▶ **STORED ROWS**:

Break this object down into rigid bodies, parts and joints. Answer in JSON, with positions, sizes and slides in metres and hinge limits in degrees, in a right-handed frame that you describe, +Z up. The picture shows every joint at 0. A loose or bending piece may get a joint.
* * *
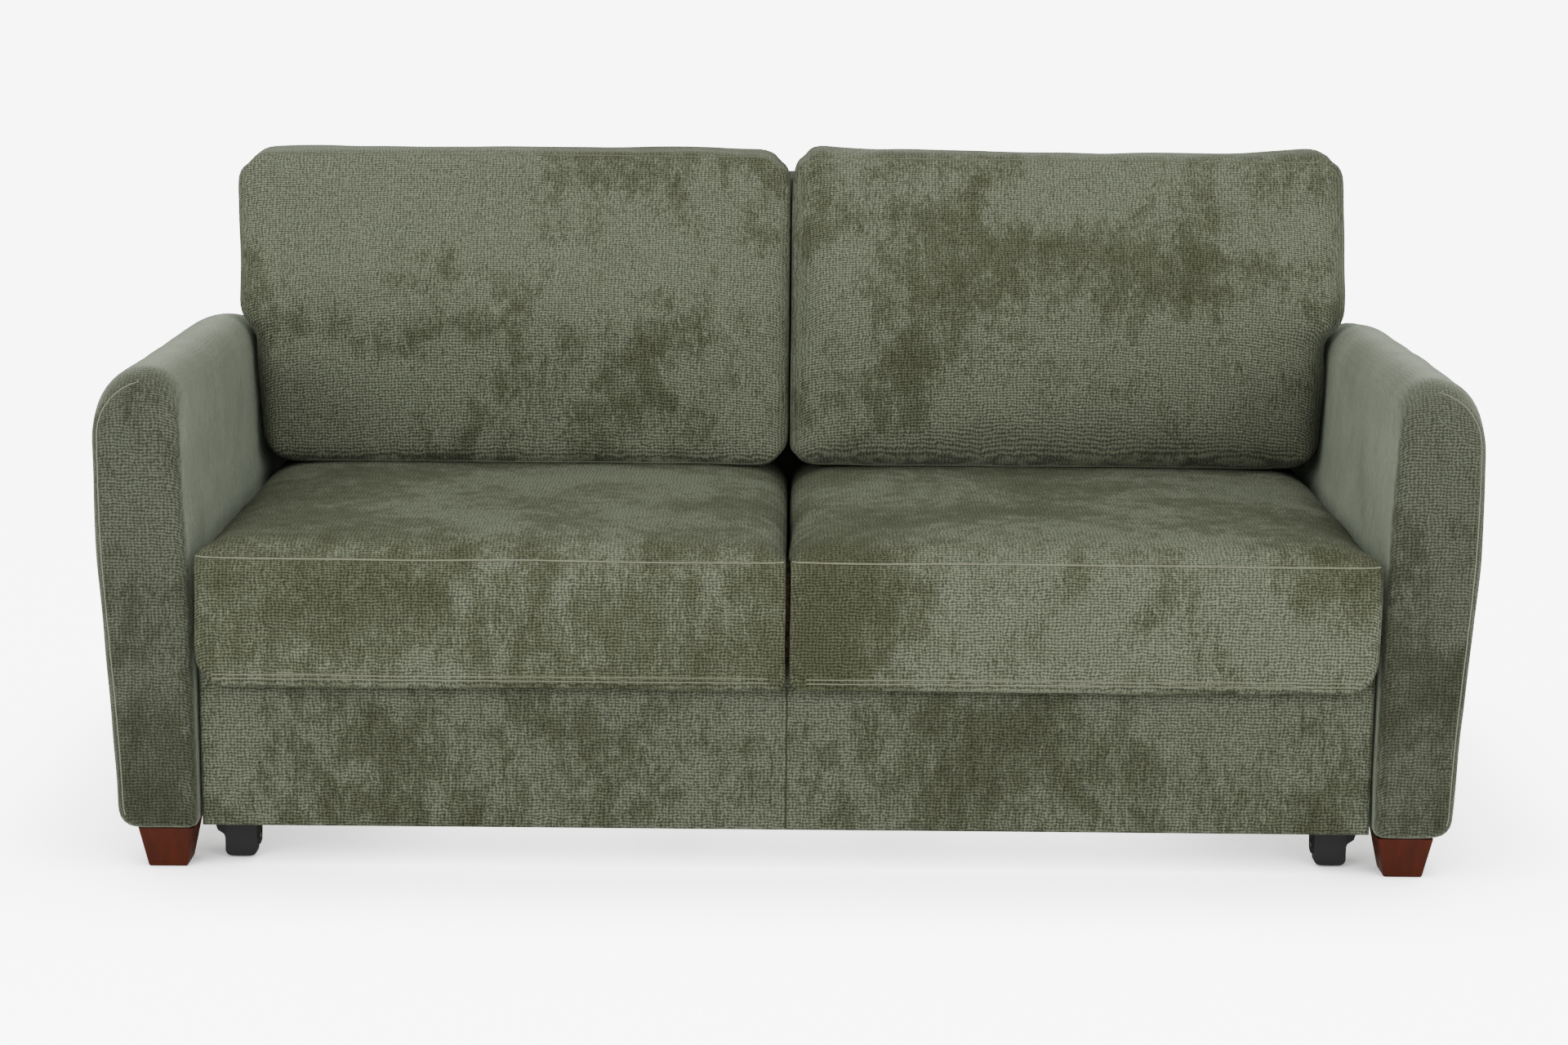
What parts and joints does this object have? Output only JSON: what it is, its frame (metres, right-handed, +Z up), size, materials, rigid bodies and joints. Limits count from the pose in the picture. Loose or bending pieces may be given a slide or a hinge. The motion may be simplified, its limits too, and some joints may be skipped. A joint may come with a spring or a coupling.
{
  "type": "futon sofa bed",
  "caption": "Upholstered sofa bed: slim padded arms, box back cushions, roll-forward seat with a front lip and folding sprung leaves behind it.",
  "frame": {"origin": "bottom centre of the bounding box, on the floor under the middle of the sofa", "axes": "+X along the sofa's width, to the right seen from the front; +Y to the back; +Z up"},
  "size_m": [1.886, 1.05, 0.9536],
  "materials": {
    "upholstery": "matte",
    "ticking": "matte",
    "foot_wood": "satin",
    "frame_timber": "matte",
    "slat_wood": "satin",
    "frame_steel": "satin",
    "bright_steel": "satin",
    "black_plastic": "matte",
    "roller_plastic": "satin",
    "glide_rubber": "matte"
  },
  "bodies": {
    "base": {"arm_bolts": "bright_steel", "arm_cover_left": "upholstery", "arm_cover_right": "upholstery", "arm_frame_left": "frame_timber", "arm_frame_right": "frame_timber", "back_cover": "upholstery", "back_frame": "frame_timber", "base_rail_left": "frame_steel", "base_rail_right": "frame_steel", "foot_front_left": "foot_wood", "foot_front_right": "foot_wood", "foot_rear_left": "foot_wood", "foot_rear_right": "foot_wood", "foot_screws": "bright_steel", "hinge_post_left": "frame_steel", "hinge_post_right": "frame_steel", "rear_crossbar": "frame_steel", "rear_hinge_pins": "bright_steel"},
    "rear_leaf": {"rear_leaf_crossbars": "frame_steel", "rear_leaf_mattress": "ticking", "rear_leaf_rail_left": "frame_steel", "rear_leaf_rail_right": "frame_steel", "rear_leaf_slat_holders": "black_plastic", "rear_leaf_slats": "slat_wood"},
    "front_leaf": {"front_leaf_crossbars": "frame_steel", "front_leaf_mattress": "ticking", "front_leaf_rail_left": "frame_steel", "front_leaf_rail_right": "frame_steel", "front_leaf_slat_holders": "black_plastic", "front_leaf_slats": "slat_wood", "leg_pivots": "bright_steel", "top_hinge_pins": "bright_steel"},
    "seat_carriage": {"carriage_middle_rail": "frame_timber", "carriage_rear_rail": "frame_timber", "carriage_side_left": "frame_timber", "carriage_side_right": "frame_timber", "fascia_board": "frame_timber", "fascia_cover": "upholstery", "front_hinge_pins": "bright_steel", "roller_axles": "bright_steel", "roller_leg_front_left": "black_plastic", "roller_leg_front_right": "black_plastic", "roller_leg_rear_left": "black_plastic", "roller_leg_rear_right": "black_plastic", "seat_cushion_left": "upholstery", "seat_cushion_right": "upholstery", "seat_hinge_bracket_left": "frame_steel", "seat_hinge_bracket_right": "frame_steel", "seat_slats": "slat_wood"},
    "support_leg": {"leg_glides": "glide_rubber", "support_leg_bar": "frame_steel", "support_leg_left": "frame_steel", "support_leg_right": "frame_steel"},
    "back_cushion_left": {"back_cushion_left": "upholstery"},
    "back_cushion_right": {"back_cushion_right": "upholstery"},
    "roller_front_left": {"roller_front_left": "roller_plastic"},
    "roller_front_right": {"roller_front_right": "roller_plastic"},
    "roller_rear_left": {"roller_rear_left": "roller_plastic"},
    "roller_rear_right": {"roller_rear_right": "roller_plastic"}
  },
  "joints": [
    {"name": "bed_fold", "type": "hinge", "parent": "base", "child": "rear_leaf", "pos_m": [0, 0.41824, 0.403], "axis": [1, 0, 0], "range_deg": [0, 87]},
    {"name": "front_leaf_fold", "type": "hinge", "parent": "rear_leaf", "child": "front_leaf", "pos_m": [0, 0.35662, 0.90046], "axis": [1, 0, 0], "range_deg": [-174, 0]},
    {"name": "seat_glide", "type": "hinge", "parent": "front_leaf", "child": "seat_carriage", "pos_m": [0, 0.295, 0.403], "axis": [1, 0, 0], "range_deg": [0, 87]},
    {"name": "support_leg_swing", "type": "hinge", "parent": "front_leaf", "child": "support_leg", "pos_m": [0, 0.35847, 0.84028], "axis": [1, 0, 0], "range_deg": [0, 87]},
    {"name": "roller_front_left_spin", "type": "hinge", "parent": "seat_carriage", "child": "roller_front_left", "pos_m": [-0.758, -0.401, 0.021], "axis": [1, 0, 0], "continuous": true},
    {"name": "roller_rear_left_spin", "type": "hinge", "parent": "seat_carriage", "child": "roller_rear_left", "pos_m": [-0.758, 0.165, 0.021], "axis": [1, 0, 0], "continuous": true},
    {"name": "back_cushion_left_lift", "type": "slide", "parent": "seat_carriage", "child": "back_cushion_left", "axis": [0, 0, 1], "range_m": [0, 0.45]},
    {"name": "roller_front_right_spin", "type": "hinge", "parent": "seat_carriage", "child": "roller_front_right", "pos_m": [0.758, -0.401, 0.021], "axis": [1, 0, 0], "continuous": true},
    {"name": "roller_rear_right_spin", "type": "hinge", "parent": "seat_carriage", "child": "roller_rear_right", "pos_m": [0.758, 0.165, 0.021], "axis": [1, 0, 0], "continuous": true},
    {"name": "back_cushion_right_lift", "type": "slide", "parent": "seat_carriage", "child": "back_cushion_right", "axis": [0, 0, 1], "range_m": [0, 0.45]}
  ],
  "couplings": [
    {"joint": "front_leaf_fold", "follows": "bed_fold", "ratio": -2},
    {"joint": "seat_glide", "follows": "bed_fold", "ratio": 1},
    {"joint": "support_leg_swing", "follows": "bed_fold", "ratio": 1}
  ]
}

▶ **OBJECTIVE**:
Report every line containing the word "bending" from the listing above.

▶ **WRITTEN SOLUTION**:
Break this object down into rigid bodies, parts and joints. Answer in JSON, with positions, sizes and slides in metres and hinge limits in degrees, in a right-handed frame that you describe, +Z up. The picture shows every joint at 0. A loose or bending piece may get a joint.
What parts and joints does this object have? Output only JSON: what it is, its frame (metres, right-handed, +Z up), size, materials, rigid bodies and joints. Limits count from the pose in the picture. Loose or bending pieces may be given a slide or a hinge. The motion may be simplified, its limits too, and some joints may be skipped. A joint may come with a spring or a coupling.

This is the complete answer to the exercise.